EXERCISE DESCRIPTION —
Return, exactly as written, the lines from the one containing "for node, make" through the one containing "bpy.context.view_layer.update()", with both ends included.

GIVEN DATA —

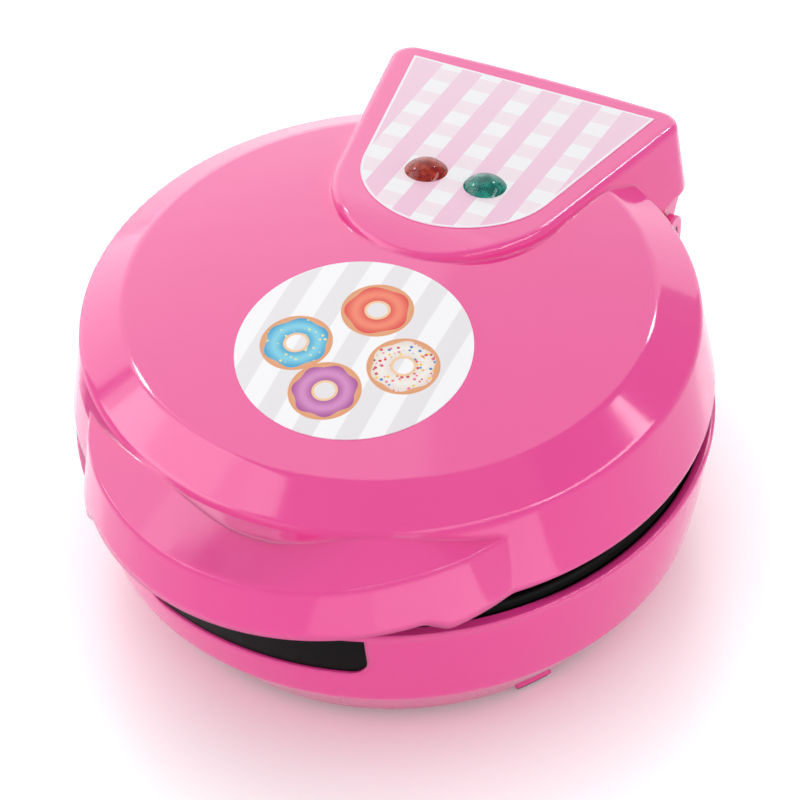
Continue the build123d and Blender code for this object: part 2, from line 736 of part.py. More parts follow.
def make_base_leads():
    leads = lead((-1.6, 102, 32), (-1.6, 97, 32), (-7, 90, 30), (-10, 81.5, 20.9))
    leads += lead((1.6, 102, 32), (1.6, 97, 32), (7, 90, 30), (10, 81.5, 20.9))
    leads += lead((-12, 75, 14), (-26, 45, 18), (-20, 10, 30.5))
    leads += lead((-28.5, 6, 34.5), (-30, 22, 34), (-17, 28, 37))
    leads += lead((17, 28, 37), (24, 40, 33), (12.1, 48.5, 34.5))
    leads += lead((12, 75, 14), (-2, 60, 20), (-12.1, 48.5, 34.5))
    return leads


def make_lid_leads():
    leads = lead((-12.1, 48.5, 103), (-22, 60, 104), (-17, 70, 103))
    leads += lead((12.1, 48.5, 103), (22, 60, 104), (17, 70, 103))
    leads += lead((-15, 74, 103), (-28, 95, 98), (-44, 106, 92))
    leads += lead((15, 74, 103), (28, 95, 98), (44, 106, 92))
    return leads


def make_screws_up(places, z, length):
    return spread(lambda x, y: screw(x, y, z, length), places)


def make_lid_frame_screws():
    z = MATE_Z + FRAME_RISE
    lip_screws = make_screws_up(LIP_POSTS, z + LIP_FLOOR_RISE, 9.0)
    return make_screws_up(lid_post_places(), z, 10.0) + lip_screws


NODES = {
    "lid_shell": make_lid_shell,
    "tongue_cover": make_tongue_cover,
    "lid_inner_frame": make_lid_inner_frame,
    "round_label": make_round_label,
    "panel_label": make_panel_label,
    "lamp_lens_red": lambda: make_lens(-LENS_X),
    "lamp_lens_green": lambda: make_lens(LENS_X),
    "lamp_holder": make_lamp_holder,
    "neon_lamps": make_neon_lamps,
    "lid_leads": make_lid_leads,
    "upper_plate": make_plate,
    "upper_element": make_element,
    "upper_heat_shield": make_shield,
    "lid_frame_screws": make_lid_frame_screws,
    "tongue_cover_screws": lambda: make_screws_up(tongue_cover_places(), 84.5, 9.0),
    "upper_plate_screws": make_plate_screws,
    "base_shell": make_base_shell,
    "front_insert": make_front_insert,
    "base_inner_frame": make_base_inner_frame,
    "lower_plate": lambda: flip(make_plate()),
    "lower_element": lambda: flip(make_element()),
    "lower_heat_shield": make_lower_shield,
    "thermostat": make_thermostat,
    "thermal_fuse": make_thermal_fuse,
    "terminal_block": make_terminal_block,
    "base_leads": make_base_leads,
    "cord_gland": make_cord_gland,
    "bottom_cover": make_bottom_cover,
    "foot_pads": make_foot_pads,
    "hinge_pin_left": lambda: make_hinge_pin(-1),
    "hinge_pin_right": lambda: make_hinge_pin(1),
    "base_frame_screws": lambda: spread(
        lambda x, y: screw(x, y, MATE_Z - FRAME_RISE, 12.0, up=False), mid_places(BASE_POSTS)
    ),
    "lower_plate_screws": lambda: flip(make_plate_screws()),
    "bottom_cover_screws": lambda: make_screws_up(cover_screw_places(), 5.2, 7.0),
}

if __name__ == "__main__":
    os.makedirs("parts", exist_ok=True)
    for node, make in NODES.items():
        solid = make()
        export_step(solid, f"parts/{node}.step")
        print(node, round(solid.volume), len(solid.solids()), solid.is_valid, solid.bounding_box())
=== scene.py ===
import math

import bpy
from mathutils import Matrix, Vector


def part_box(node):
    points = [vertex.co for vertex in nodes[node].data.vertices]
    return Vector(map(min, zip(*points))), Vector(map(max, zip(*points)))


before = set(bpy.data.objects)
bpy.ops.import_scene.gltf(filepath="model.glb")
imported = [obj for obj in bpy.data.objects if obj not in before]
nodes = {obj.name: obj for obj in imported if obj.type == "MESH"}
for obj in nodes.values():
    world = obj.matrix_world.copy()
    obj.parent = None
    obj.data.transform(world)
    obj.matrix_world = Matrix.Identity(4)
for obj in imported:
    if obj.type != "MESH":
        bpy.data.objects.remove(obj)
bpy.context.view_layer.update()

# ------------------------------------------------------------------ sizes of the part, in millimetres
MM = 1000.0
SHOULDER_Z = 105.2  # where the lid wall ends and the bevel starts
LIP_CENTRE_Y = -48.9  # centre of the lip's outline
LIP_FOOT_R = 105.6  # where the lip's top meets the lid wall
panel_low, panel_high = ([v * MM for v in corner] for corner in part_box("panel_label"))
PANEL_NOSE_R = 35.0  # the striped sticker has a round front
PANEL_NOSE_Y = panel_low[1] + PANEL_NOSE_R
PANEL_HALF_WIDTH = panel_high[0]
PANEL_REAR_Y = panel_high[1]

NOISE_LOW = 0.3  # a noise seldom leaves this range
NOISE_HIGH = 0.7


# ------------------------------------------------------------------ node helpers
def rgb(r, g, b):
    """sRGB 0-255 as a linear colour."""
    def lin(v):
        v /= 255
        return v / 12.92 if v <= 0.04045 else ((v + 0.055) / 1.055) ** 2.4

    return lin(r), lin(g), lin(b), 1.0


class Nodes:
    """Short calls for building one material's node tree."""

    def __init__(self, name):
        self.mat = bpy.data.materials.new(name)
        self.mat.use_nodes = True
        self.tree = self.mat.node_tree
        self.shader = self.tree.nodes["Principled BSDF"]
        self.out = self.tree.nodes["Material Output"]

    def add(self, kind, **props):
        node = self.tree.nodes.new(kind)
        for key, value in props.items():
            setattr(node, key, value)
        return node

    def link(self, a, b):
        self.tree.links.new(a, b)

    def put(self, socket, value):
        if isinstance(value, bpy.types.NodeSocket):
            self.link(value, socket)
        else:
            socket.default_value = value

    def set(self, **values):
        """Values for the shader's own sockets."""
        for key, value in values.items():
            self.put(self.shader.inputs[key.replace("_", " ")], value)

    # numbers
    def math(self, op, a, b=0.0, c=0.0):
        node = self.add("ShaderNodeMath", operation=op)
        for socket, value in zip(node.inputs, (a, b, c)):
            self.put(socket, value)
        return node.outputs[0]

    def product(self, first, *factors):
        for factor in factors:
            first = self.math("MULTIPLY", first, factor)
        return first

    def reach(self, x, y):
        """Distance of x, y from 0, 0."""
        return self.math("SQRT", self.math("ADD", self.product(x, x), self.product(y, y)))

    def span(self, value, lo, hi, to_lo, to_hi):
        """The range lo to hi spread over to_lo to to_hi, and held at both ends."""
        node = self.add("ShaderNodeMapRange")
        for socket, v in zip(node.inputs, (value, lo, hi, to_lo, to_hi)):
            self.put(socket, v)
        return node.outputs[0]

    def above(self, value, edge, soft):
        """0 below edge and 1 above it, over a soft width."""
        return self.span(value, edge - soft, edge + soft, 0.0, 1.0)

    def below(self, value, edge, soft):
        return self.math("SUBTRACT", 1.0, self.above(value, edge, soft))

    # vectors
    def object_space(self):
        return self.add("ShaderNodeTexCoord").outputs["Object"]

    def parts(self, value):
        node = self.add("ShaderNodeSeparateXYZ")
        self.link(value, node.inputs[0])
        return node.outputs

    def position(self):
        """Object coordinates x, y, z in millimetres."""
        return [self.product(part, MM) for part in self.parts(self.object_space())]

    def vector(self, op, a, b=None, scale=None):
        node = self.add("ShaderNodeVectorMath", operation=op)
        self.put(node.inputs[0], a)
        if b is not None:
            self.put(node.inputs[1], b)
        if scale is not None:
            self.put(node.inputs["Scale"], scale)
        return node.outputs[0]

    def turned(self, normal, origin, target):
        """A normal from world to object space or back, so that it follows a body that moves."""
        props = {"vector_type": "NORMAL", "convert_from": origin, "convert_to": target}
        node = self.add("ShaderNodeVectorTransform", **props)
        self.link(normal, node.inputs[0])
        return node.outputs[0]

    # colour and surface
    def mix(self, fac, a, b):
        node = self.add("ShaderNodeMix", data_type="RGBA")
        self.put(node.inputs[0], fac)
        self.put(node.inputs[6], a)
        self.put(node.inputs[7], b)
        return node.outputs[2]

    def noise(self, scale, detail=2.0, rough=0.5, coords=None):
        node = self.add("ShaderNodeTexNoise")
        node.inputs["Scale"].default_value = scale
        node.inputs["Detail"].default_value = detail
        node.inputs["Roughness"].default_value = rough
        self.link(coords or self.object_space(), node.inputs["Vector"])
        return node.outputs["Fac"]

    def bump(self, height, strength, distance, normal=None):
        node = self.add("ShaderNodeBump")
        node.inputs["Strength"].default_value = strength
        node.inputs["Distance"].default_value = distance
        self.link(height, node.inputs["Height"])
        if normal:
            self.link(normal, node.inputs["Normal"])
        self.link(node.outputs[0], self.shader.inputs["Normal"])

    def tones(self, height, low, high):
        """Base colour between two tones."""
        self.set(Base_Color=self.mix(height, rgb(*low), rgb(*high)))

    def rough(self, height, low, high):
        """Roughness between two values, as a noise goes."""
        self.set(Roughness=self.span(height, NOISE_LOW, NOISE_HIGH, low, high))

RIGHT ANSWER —
    for node, make in NODES.items():
        solid = make()
        export_step(solid, f"parts/{node}.step")
        print(node, round(solid.volume), len(solid.solids()), solid.is_valid, solid.bounding_box())
=== scene.py ===
import math

import bpy
from mathutils import Matrix, Vector


def part_box(node):
    points = [vertex.co for vertex in nodes[node].data.vertices]
    return Vector(map(min, zip(*points))), Vector(map(max, zip(*points)))


before = set(bpy.data.objects)
bpy.ops.import_scene.gltf(filepath="model.glb")
imported = [obj for obj in bpy.data.objects if obj not in before]
nodes = {obj.name: obj for obj in imported if obj.type == "MESH"}
for obj in nodes.values():
    world = obj.matrix_world.copy()
    obj.parent = None
    obj.data.transform(world)
    obj.matrix_world = Matrix.Identity(4)
for obj in imported:
    if obj.type != "MESH":
        bpy.data.objects.remove(obj)
bpy.context.view_layer.update()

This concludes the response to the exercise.